Ellison is now on an apology tour as he runs for DNC chairman, but his
apologies and renunciations of his past association with anti-Semitism have
been tactical and timed to his political aspirations.
He first claimed to realize that
Farrakhan was an anti-Semite when he ran for office in 2006 seeking Jewish support. His claim to be
a supporter of Israel was timed to coincide with
his run for the chairmanship of DNC. I do not trust him. I do not
believe him. And neither should centrist liberal supporters of Israel and
opponents of anti-Semitism.
The DNC has a momentous choice this weekend.
It can move the party in the direction of Jeremy Corbyn’s labor party in
England, in the hope of attracting Jill Stein Green Party voters and
millennials who stayed home.

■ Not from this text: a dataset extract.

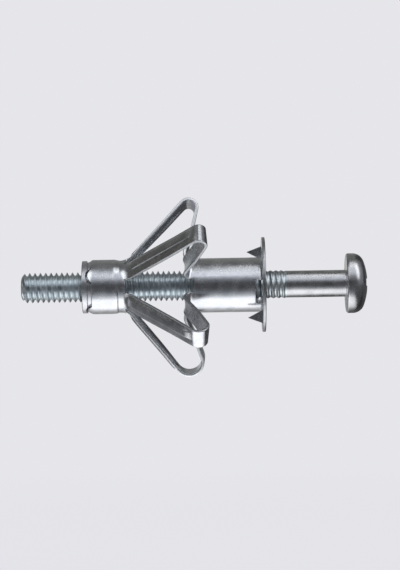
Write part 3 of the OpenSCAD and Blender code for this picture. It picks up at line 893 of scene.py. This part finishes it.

In doing so they would be giving up on any
attempt to recapture the working class and rust-belt voters in the mid-western
states that turned the Electoral College over to Donald
Trump.
Jeremy Corbyn today could not get elected dog
catcher in Great Britain. I do not want to see the Democratic Party
relegated to permanent minority status as a hard-left fringe.
Remember what happened when the Democrats
moved left by nominating George McGovern, Walter Mondale and Michael Dukakis —
all good men. The total combined electoral votes for these candidates
would not have won a single election. There is no reason to think the
country has moved so far to the left since those days that the Democrats can
win by pushing even further in the direction of the hard left. The
self-destructive election of Keith Ellison will be hard to undo for many years.
So, tomorrow, the Democrats must choose
between electing Ellison or keeping centrist liberals, who support Israel, like
me and many others in their party. I hope they choose wisely. But
if they do not, I have made my choice.